As the only engineer on the payroll, Carter said he feels like he’s “drinking through a fire hose right now” trying to sort through Durrah’s plans so he can continue to implement Durrah’s vision. “He had a very strong vision of where the county should be for the betterment of the county.”

“It’s hard to fathom what we will do ongoing,” said Goyette. “[He] already changed the environment and his legacy will live on…it will be hard to settle for anything less. We are united as a group in fairness, equity and integrity.”

“We’re going to miss him a lot,” Wilson added. “There’s a void there but we have to pick up and move on.”


“The loss of this dear man will be felt for a long time.” said Hill. “But he also left us with every lesson, every tool, every conversation, every memory of the worst talk ending in laughter and a renewed sense of capability.”

“We’re going to all get together next week and drive on,” Carter said, “continuing Donnie’s legacy until the commissioners decide what they want to do.”
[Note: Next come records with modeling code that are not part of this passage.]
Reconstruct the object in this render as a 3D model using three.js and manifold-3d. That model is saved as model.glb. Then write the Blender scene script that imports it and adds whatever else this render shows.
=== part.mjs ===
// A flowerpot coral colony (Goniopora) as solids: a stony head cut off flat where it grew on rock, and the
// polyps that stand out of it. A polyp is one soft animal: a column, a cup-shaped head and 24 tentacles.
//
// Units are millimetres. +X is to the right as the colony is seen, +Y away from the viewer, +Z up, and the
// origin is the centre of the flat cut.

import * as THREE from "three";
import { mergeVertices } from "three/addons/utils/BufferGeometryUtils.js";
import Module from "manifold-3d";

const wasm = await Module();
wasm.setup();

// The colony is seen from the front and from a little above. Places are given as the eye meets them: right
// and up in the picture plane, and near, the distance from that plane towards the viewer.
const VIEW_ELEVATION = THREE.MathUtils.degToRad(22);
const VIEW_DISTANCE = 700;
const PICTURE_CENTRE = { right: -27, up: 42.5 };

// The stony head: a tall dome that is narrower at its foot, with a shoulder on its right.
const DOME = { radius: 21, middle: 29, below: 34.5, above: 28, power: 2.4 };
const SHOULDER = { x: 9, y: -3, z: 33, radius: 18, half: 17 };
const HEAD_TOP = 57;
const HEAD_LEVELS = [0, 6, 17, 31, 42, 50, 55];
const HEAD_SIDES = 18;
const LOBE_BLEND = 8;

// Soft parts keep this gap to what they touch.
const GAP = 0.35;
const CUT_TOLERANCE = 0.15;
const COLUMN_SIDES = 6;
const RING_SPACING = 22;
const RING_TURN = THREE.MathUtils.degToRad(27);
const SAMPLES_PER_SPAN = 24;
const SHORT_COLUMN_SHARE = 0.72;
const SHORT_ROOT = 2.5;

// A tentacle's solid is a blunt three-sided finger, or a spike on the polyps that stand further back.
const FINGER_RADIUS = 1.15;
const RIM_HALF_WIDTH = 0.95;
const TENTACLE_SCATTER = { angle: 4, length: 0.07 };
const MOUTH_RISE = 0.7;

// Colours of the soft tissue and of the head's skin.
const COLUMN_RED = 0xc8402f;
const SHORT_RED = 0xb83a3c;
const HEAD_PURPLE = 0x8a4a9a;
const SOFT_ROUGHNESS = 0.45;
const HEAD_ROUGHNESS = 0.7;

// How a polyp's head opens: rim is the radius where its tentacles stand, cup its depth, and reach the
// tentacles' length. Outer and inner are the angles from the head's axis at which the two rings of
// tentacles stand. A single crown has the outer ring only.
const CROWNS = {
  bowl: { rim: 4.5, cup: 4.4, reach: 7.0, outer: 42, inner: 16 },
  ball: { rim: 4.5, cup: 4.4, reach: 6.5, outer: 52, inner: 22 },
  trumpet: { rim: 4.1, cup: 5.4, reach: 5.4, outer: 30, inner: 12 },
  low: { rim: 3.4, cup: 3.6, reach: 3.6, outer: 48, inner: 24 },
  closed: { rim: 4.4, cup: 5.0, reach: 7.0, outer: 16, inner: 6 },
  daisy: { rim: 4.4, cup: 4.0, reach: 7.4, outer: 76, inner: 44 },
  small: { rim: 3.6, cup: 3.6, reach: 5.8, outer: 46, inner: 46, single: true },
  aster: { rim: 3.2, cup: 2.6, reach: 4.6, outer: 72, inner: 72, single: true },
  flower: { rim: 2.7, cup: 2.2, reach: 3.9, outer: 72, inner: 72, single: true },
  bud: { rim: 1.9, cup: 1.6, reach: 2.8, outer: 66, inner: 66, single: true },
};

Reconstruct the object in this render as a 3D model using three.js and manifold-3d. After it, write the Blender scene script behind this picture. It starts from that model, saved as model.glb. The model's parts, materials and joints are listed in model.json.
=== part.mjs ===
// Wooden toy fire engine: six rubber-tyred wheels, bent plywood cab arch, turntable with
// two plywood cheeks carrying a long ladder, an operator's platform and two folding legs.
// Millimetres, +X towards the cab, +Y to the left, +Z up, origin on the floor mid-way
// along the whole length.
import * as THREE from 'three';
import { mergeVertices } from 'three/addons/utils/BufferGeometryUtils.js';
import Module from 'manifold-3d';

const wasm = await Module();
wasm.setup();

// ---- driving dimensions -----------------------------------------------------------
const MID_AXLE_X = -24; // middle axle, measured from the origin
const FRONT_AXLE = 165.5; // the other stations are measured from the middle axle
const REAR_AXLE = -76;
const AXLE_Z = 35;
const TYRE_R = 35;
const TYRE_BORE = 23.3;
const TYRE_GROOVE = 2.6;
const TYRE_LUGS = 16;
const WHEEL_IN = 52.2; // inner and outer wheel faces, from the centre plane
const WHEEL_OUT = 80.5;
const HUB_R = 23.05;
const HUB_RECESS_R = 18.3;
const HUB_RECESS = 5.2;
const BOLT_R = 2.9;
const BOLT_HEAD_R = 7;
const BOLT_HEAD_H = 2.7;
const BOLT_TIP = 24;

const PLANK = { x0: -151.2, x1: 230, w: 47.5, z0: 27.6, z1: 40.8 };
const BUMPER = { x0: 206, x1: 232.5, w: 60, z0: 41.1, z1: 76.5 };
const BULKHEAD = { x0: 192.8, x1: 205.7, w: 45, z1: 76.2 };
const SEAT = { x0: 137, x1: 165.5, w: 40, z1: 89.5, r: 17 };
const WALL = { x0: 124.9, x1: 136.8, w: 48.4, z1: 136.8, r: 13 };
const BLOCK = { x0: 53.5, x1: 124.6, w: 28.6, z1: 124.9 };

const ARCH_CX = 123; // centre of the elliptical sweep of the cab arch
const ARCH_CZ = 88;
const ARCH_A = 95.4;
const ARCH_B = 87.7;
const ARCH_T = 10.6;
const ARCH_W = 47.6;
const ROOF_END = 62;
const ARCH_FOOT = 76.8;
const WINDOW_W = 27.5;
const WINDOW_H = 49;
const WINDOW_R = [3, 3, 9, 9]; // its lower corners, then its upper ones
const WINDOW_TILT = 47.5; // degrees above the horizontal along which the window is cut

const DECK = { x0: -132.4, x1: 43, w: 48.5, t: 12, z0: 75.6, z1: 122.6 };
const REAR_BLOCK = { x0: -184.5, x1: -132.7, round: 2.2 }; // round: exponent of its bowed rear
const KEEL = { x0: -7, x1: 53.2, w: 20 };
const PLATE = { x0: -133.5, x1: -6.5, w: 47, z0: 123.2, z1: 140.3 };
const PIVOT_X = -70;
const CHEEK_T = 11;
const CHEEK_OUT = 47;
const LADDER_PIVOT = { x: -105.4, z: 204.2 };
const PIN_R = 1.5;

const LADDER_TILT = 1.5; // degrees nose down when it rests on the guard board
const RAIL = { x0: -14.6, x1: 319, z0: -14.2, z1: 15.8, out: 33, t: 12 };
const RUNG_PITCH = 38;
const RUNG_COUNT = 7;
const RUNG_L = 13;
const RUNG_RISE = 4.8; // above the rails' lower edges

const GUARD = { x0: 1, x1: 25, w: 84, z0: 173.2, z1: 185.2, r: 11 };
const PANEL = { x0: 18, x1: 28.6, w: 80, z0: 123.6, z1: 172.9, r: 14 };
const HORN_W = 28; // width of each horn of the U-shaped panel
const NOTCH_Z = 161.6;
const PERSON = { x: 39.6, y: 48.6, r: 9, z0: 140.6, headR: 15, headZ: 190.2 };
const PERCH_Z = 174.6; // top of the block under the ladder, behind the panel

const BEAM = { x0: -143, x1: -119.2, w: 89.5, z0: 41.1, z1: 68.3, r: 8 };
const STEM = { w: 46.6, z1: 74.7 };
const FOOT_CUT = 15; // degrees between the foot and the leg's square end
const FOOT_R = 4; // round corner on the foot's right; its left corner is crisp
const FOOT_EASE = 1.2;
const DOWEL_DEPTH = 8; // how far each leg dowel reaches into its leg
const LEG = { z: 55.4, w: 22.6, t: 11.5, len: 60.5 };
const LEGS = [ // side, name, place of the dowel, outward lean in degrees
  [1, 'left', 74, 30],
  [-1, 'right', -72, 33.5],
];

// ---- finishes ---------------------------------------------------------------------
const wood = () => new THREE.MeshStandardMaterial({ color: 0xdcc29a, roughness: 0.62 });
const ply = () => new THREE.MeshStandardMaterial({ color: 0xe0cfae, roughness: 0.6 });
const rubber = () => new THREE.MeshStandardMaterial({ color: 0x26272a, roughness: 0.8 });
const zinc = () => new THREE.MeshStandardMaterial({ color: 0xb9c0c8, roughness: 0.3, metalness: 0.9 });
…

“I, along with many others I’m sure, have been forced to think what Donnie would do moving forward,” Crockett mused. “I believe it’s to take a step back and look at our entire organization and truly recognize what we have created under Donnie’s guidance. I see integrity, trust, respect, growth and strength. Oxford County is the vision Donnie saw.”

“While his sudden passing leaves us without him to guide us,” Dillingham concluded, “he did his job so well that we will be able to carry on the mission adequately and efficiently going forward.”

When there is a death of a first responder, OCRCC will send out a “Last Call” radio dispatch to the first responder who has died. They did this for Durrah following the Nov. 5 memorial service.

The closing of the last call sums up what all the employees tried to convey:

County Administrator Donald Durrah may you rest in peace knowing your strength and wisdom will live on … On behalf of Oxford County and the citizens you have served, we thank you for your dedicated service. … Rest easy Donnie, we will take it from here.